Following a year of headlines about data breaches and the implementation of the General Data Protection Regulation (GDPR) in the European Union, privacy is more relevant than ever. Our VP Digital Confidence and Data Protection Officer, Amancio Kolompar, looks back at the year in which data protection took centre stage – and shares his insights on why the coming year will be no different:

2018 was an intense year for privacy teams in many organizations. We saw the implementation of the General Data Protection Regulation, which changed the way companies deal with personal data forever. In a world in which people are increasingly living their lives online, resulting in enormous amounts of data being collected and shared every second, it was high time that the former 1995 Directive was replaced. With the GDPR, data protection regulation moved into the 21st century with the goal to give control back to individuals. For Liberty Global – as for many organizations around the world – this meant working on an extensive GDPR implementation program to update our business processes, rewrite policies and statements, review contracts with third party suppliers, and so much more.

Many of the GDPR programs in Europe were driven out of fear of the new powers of Data Protection Authorities, which could result in fines up to 4% of annual global turnover. Even though no earth-shattering fines have been issued to date, since the implementation €56 million in GDPR fines have been imposed across 11 European countries.
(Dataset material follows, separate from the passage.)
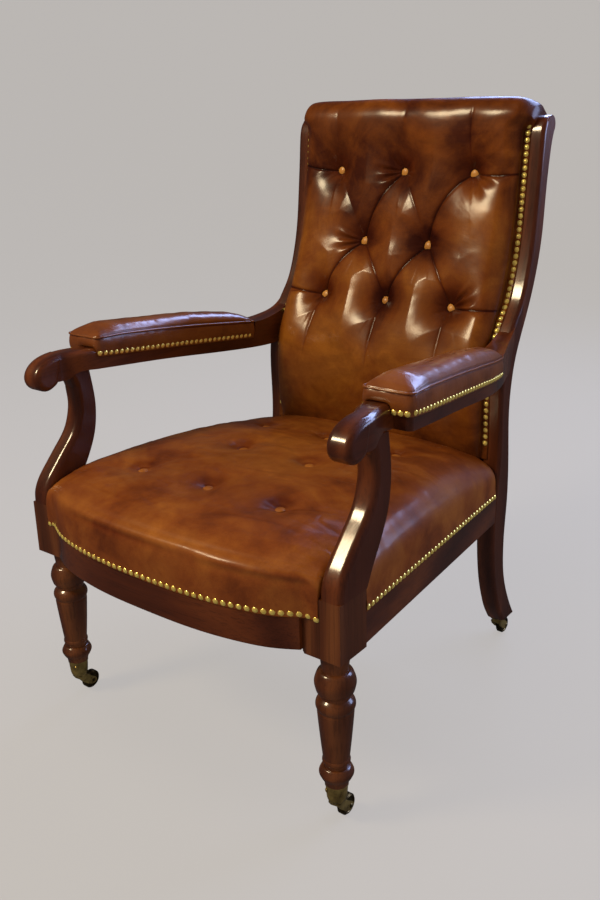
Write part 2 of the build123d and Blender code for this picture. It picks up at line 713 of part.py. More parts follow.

Additionally, the GDPR and the media coverage it received, resulted in people exercising their rights to privacy like we’d never seen before. More than 89,000 data breach notifications and 144,000 complaints have been filed with European Privacy Authorities thus far. And all these efforts have started to bear fruit. Companies like Facebook and the advertising industry as a whole are openly discussing their business models in an effort to reduce the amount of data required and to be less intrusive on people’s personal lives.

The increased awareness around privacy also means that people are probably becoming more cautious about providing organizations with their personal data in the first place. As a provider of internet, television and telephony services our customers’ entire digital lives are entrusted to us and we have a huge responsibility in handling their personal data with the utmost care. This is why being transparent to our customers (and employees!) about what data we collect and how we use that data is crucial in building and maintaining the trust that is needed to continue to thrive as a company.

In addition, as a customer-centric organization, putting a greater emphasis on being transparent has also created an opportunity to differentiate ourselves through more sophisticated ways of offering personalized services and giving customers more control of how their data is being used.

Ensuring transparency and handling of personal data in a responsible and secure manner is something we as a team continue to work on together with many other stakeholders and really is the responsibility of every single one of us within this organization. Not only because the law tells us to or because we want to avoid fines, but above all else, because it’s the right thing to do for our customers and employees. Expect that privacy will remain a core topic on the agenda in many board rooms for the foreseeable future.